Copy each line exactly.
[START OF Data segment]
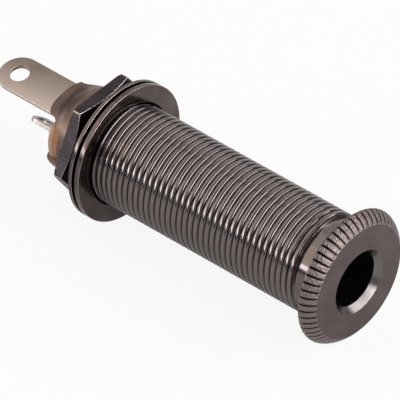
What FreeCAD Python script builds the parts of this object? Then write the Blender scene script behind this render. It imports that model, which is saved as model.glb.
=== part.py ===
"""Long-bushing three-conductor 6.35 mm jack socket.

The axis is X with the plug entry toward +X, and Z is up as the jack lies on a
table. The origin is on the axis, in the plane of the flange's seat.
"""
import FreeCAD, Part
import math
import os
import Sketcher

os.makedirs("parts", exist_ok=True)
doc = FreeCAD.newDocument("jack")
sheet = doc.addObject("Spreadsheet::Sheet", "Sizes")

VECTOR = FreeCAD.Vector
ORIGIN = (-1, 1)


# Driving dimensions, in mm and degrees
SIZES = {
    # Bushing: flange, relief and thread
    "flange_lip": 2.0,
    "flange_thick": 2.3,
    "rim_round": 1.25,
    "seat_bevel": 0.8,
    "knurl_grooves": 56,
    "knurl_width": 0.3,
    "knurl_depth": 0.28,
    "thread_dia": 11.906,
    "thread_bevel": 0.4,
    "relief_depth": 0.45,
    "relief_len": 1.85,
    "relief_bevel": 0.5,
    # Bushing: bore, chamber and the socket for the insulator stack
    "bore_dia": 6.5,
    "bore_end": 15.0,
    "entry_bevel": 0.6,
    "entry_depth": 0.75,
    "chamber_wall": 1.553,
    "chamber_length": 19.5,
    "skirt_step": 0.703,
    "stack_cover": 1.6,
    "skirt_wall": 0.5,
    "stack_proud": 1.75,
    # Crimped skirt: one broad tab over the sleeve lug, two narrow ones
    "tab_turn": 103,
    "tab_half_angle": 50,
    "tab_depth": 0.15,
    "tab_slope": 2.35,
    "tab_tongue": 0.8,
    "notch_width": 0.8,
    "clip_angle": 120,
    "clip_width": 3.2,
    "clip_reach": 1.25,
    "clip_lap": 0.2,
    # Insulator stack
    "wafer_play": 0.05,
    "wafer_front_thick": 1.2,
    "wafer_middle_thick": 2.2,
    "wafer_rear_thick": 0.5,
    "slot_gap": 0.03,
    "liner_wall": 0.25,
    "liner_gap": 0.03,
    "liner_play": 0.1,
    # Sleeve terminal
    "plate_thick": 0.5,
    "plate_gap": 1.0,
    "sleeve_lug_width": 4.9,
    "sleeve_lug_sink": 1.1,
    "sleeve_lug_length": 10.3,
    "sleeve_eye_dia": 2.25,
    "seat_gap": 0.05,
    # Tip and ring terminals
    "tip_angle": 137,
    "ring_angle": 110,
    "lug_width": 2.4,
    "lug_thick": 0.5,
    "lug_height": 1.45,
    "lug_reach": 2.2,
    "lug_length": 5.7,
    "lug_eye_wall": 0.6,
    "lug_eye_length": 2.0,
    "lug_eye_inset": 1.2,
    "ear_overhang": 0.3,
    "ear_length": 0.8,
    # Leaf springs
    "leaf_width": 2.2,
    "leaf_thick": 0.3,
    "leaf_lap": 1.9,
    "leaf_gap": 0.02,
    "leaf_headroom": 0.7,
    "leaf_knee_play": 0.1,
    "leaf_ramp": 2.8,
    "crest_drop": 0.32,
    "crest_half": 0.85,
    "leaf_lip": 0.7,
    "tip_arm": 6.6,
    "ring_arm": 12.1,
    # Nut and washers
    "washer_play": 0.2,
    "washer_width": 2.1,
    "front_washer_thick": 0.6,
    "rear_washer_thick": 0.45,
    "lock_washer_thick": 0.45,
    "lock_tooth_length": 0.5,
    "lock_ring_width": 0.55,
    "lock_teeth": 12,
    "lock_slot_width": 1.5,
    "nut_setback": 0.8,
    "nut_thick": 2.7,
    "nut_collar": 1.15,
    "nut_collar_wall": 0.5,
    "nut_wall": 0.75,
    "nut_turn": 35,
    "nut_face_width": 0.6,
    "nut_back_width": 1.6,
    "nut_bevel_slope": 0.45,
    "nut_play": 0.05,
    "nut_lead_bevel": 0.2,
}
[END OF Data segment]
## Task response
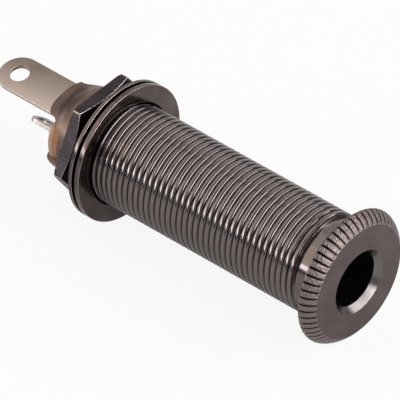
What FreeCAD Python script builds the parts of this object? Then write the Blender scene script behind this render. It imports that model, which is saved as model.glb.
=== part.py ===
"""Long-bushing three-conductor 6.35 mm jack socket.

The axis is X with the plug entry toward +X, and Z is up as the jack lies on a
table. The origin is on the axis, in the plane of the flange's seat.
"""
import FreeCAD, Part
import math
import os
import Sketcher

os.makedirs("parts", exist_ok=True)
doc = FreeCAD.newDocument("jack")
sheet = doc.addObject("Spreadsheet::Sheet", "Sizes")

VECTOR = FreeCAD.Vector
ORIGIN = (-1, 1)


# Driving dimensions, in mm and degrees
SIZES = {
    # Bushing: flange, relief and thread
    "flange_lip": 2.0,
    "flange_thick": 2.3,
    "rim_round": 1.25,
    "seat_bevel": 0.8,
    "knurl_grooves": 56,
    "knurl_width": 0.3,
    "knurl_depth": 0.28,
    "thread_dia": 11.906,
    "thread_bevel": 0.4,
    "relief_depth": 0.45,
    "relief_len": 1.85,
    "relief_bevel": 0.5,
    # Bushing: bore, chamber and the socket for the insulator stack
    "bore_dia": 6.5,
    "bore_end": 15.0,
    "entry_bevel": 0.6,
    "entry_depth": 0.75,
    "chamber_wall": 1.553,
    "chamber_length": 19.5,
    "skirt_step": 0.703,
    "stack_cover": 1.6,
    "skirt_wall": 0.5,
    "stack_proud": 1.75,
    # Crimped skirt: one broad tab over the sleeve lug, two narrow ones
    "tab_turn": 103,
    "tab_half_angle": 50,
    "tab_depth": 0.15,
    "tab_slope": 2.35,
    "tab_tongue": 0.8,
    "notch_width": 0.8,
    "clip_angle": 120,
    "clip_width": 3.2,
    "clip_reach": 1.25,
    "clip_lap": 0.2,
    # Insulator stack
    "wafer_play": 0.05,
    "wafer_front_thick": 1.2,
    "wafer_middle_thick": 2.2,
    "wafer_rear_thick": 0.5,
    "slot_gap": 0.03,
    "liner_wall": 0.25,
    "liner_gap": 0.03,
    "liner_play": 0.1,
    # Sleeve terminal
    "plate_thick": 0.5,
    "plate_gap": 1.0,
    "sleeve_lug_width": 4.9,
    "sleeve_lug_sink": 1.1,
    "sleeve_lug_length": 10.3,
    "sleeve_eye_dia": 2.25,
    "seat_gap": 0.05,
    # Tip and ring terminals
    "tip_angle": 137,
    "ring_angle": 110,
    "lug_width": 2.4,
    "lug_thick": 0.5,
    "lug_height": 1.45,
    "lug_reach": 2.2,
    "lug_length": 5.7,
    "lug_eye_wall": 0.6,
    "lug_eye_length": 2.0,
    "lug_eye_inset": 1.2,
    "ear_overhang": 0.3,
    "ear_length": 0.8,
    # Leaf springs
    "leaf_width": 2.2,
    "leaf_thick": 0.3,
    "leaf_lap": 1.9,
    "leaf_gap": 0.02,
    "leaf_headroom": 0.7,
    "leaf_knee_play": 0.1,
    "leaf_ramp": 2.8,
    "crest_drop": 0.32,
    "crest_half": 0.85,
    "leaf_lip": 0.7,
    "tip_arm": 6.6,
    "ring_arm": 12.1,
    # Nut and washers
    "washer_play": 0.2,
    "washer_width": 2.1,
    "front_washer_thick": 0.6,
    "rear_washer_thick": 0.45,
    "lock_washer_thick": 0.45,
    "lock_tooth_length": 0.5,
    "lock_ring_width": 0.55,
    "lock_teeth": 12,
    "lock_slot_width": 1.5,
    "nut_setback": 0.8,
    "nut_thick": 2.7,
    "nut_collar": 1.15,
    "nut_collar_wall": 0.5,
    "nut_wall": 0.75,
    "nut_turn": 35,
    "nut_face_width": 0.6,
    "nut_back_width": 1.6,
    "nut_bevel_slope": 0.45,
    "nut_play": 0.05,
    "nut_lead_bevel": 0.2,
}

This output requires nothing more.